Ero a Roma, la mattina dell’8 marzo, per visitare la mostra su Raffaello alle Scuderie del Quirinale. All’ingresso, però, ci venne data la notizia che tutti i musei erano chiusi perché di notte era stato dichiarato il lockdown delle attività commerciali e imprenditoriali non indispensabli, delle scuole di ogni grado, delle università, dei teatri, dei cinema, delle istituzioni cuturali.
L’Italia si fermava, e sembrava arrendersi di fronte al nemico invisibile. In realtà c’era chi poi ha continuato a combattere quella guerra asimmetrica: in prima linea tutti gli operatori del sistema sanitario, della Protezione civile, delle Forze dell’ordine; dietro di loro, la filiera della produzione agricola e della distribuzione, i servizi pubblici, gli insegnanti con la didattica a distanza.
A partire da quel giorno e per tutto il periodo della clausura sono apparse molte bandiere tricolori sui balconi e le finestre, come se stessimo partecipando alle finali dei mondiali di calcio; e non era difficile sentire cantare l’inno di Mameli nei cortili condominiali.
Non c’è dubbio che proprio a causa dell’isolamento sia avvenuta una riscoperta del sentimento nazionale; al punto che le strade delle città si sono riempite di gente al passaggio delle Frecce tricolori per celebrare il 2 giugno, la festa della Repubblica.
Ora che l’emergenza è superata, sono stati riaperti i musei oltre che le attività
produttive e ricreative. La bellissima mostra su Raffaello sarà dunque visitabile fino ad agosto, anche grazie alla solidarietà dei più importanti musei europei che hanno prorogato il prestito delle opere dell’Urbinate concesse alle Scuderie del Quirinale.
La ripartenza dell’Italia non dipenderà soltanto dal Mes e dal Recovery fund. L’economia, per quanto indispensabile alla buona salute di una nazione, non è sufficiente a garantire la convivenza civile e il progresso.

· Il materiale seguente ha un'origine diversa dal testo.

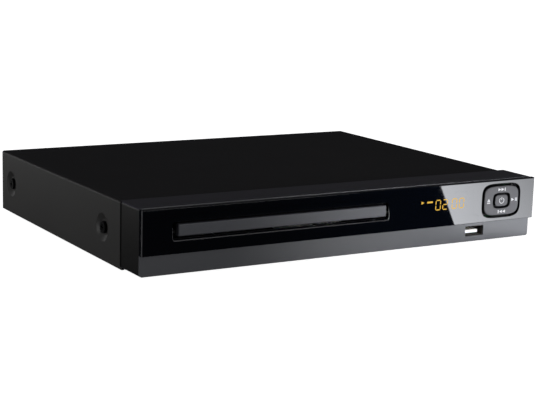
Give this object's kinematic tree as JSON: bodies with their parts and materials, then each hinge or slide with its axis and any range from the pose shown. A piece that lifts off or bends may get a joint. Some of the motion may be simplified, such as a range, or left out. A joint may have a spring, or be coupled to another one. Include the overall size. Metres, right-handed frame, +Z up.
{
  "type": "disc player",
  "caption": "Compact disc player with a motor-driven loading tray, tilting drive unit, four-way keypad and rear sockets.",
  "frame": {"origin": "middle of the footprint, on the plane of the feet", "axes": "+Z up, -Y out of the front panel, +X to the right as seen from the front"},
  "size_m": [0.2636, 0.2188, 0.0415],
  "materials": {
    "cover_paint": "fine satin",
    "zinc_steel": "plated sheet",
    "black_screws": "black plated",
    "rubber": "matt",
    "front_plastic": "satin",
    "gloss_panel": "polished",
    "smoked_window": "smoked, polished",
    "black_plastic": "fine grain",
    "black_gloss": "polished",
    "amber_light": "lit",
    "circuit_board": "solder mask",
    "brown_board": "phenolic paper",
    "bright_metal": "bright",
    "white_plastic": "natural",
    "cream_plastic": "natural",
    "heatsink_metal": "extruded",
    "dark_ferrite": "sintered",
    "blue_sleeve": "shrink sleeve",
    "yellow_plastic": "moulded",
    "wire_sleeve": "insulation",
    "jack_plastic": "moulded",
    "cable_film": "film",
    "motor_steel": "drawn can",
    "tray_plastic": "fine grain",
    "door_plastic": "satin",
    "drive_unit_metal": "grey",
    "pickup_metal": "die cast",
    "lens_glass": "coated",
    "key_plastic": "satin"
  },
  "bodies": {
    "root": {"base_chassis": "zinc_steel", "rear_panel": "zinc_steel", "top_cover": "cover_paint", "case_screws": "black_screws", "feet": "rubber", "front_fascia": "front_plastic", "gloss_panel": "gloss_panel", "display_window": "smoked_window", "display_module": "black_plastic", "display_digits": "amber_light", "front_board": "circuit_board", "tact_switches": "bright_metal", "ir_receiver": "black_plastic", "key_bezel": "black_gloss", "port_shell": "bright_metal", "port_tongue": "white_plastic", "port_board": "circuit_board", "main_board": "circuit_board", "board_chips": "black_plastic", "heatsink": "heatsink_metal", "power_board": "brown_board", "transformer": "dark_ferrite", "capacitors": "blue_sleeve", "line_filter": "yellow_plastic", "fuse": "bright_metal", "mains_inlet": "black_plastic", "inlet_wires": "wire_sleeve", "video_socket": "bright_metal", "av_socket": "black_plastic", "phono_jacks": "jack_plastic", "ribbon_cables": "cable_film", "loader_frame": "black_plastic", "clamp_bridge": "zinc_steel", "loading_motor": "motor_steel", "drive_belt": "rubber", "pivot_bushes": "rubber", "inner_screws": "bright_metal"},
    "tray": {"disc_tray": "tray_plastic", "tray_door": "door_plastic"},
    "drive_gear": {"drive_gear": "white_plastic"},
    "pulley_gear": {"pulley_gear": "white_plastic"},
    "motor_pulley": {"motor_pulley": "white_plastic"},
    "cam_slider": {"cam_slider": "white_plastic"},
    "drive_unit": {"traverse_frame": "drive_unit_metal", "spindle_motor": "motor_steel", "guide_rods": "bright_metal", "feed_motor": "motor_steel"},
    "turntable": {"turntable": "black_plastic"},
    "clamper": {"clamper": "cream_plastic", "clamp_magnet": "dark_ferrite"},
    "sled": {"pickup_body": "pickup_metal", "feed_rack": "cream_plastic"},
    "lens": {"lens_holder": "black_plastic", "lens": "lens_glass"},
    "feed_gear": {"feed_gear": "white_plastic"},
    "feed_pinion": {"feed_pinion": "white_plastic"},
    "power_key": {"power_button": "key_plastic"},
    "pad_frame": {"pad_frame": "black_plastic"},
    "key_pad": {"key_pad": "key_plastic"}
  },
  "joints": [
    {"name": "tray_slide", "type": "slide", "parent": "root", "child": "tray", "axis": [0, -1, 0], "range_m": [0, 0.128]},
    {"name": "drive_gear_spin", "type": "hinge", "parent": "root", "child": "drive_gear", "pos_m": [-0.005, -0.07745, 0.023], "axis": [0, 0, 1], "range_deg": [-815.5, 0]},
    {"name": "pulley_gear_spin", "type": "hinge", "parent": "root", "child": "pulley_gear", "pos_m": [-0.02554, -0.08413, 0.021], "axis": [0, 0, 1], "range_deg": [0, 2328.8]},
    {"name": "motor_pulley_spin", "type": "hinge", "parent": "root", "child": "motor_pulley", "pos_m": [-0.071, -0.08345, 0.02], "axis": [0, 0, 1], "range_deg": [0, 6403.2]},
    {"name": "unit_tilt", "type": "hinge", "parent": "root", "child": "drive_unit", "pos_m": [-0.044, 0.06255, 0.0205], "axis": [1, 0, 0], "range_deg": [0, 4.5]},
    {"name": "cam_slide", "type": "slide", "parent": "root", "child": "cam_slider", "axis": [1, 0, 0], "range_m": [0, 0.018]},
    {"name": "turntable_spin", "type": "hinge", "parent": "drive_unit", "child": "turntable", "pos_m": [-0.044, -0.03345, 0.0314], "axis": [0, 0, 1], "continuous": true},
    {"name": "clamper_spin", "type": "hinge", "parent": "root", "child": "clamper", "pos_m": [-0.044, -0.03345, 0.0344], "axis": [0, 0, 1], "continuous": true},
    {"name": "sled_slide", "type": "slide", "parent": "drive_unit", "child": "sled", "axis": [0, 1, 0], "range_m": [0, 0.034]},
    {"name": "feed_gear_spin", "type": "hinge", "parent": "drive_unit", "child": "feed_gear", "pos_m": [-0.0786, 0.01255, 0.021], "axis": [0, 0, 1], "range_deg": [0, 464.4]},
    {"name": "feed_pinion_spin", "type": "hinge", "parent": "drive_unit", "child": "feed_pinion", "pos_m": [-0.08405, 0.02324, 0.022], "axis": [0, 0, 1], "range_deg": [-1392.1, 0]},
    {"name": "lens_focus", "type": "slide", "parent": "sled", "child": "lens", "axis": [0, 0, 1], "range_m": [-0.0006, 0.0006], "stiffness_N_per_m": 40},
    {"name": "power_press", "type": "slide", "parent": "root", "child": "power_key", "axis": [0, 1, 0], "range_m": [0, 0.0005], "stiffness_N_per_m": 2000},
    {"name": "pad_rock_up_down", "type": "hinge", "parent": "root", "child": "pad_frame", "pos_m": [0.1063, -0.10205, 0.0288], "axis": [1, 0, 0], "range_deg": [-2, 2], "stiffness_Nm_per_rad": 0.3},
    {"name": "pad_rock_side", "type": "hinge", "parent": "pad_frame", "child": "key_pad", "pos_m": [0.1063, -0.10205, 0.0288], "axis": [0, 0, 1], "range_deg": [-2, 2], "stiffness_Nm_per_rad": 0.3}
  ],
  "couplings": [
    {"joint": "drive_gear_spin", "follows": "tray_slide", "rad_per_m": -111.11},
    {"joint": "pulley_gear_spin", "follows": "tray_slide", "rad_per_m": 317.46},
    {"joint": "motor_pulley_spin", "follows": "tray_slide", "rad_per_m": 873.02},
    {"joint": "cam_slide", "follows": "unit_tilt", "m_per_rad": 0.22918},
    {"joint": "clamper_spin", "follows": "turntable_spin", "ratio": 1},
    {"joint": "feed_gear_spin", "follows": "sled_slide", "rad_per_m": 238.1},
    {"joint": "feed_pinion_spin", "follows": "sled_slide", "rad_per_m": -714.29}
  ]
}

La storia del Rinascimento ce lo insegna. Grandi imprenditori, banchieri illuminati, principi e papi di elevata cultura agirono in stretta collaborazione con artisti del calibro di Michelangelo, Leonardo e Raffaello. La bellezza e il genio artistico nutrirono e arricchirono quelle società; tanto quanto le manifatture di tessuti preziosi, le compagnie di navigazione e l’agricoltura di nicchia.
È un bene che il sentimento nazionale (che non è nazionalismo) sia ritornato in auge. La guerra civile combattuta tra il 1943 e il 1945 aveva segnato un solco, che per tutto il secolo scorso ha continuato a dividere gli italiani secondo schemi ideologici che ormai non hanno più ragione d’essere.
Ma ora è arrivato il momento di “stringersi a coorte”. Non per combattere guerre di espansione coloniale; né per difendersi dai presunti nemici d’oltralpe dei nostri giorni. Bisogna, invece, riaffermare la nostra identità richiamandoci alla tradizione culturale e imprenditoriale che ci ha fatto diventare un grande Paese; certamente il più ricco al mondo per patrimonio artistico.
È una difficile sfida quella che ci aspetta, e gli italiani sembrano pronti ad affrontarla: basta camminare per le strade dei centri storici e vedere come si stanno riorganizzando commercianti e ristoratori dopo i tre mesi di chiusura e le nuove norme di sicurezza.
La politica, soprattutto nella sua espressione di governo centrale, resta purtroppo ancora molto inadeguata. Se non avverrà un cambiamento nei prossimi mesi, che sappia dare risposte concrete alle esigenze delle famiglie, delle imprese e dei lavoratori, c’è il rischio che il rinato sentimento di unità nazionale si trasformi in rabbia e disperazione. E questa sarebbe davvero una tragedia per tutti.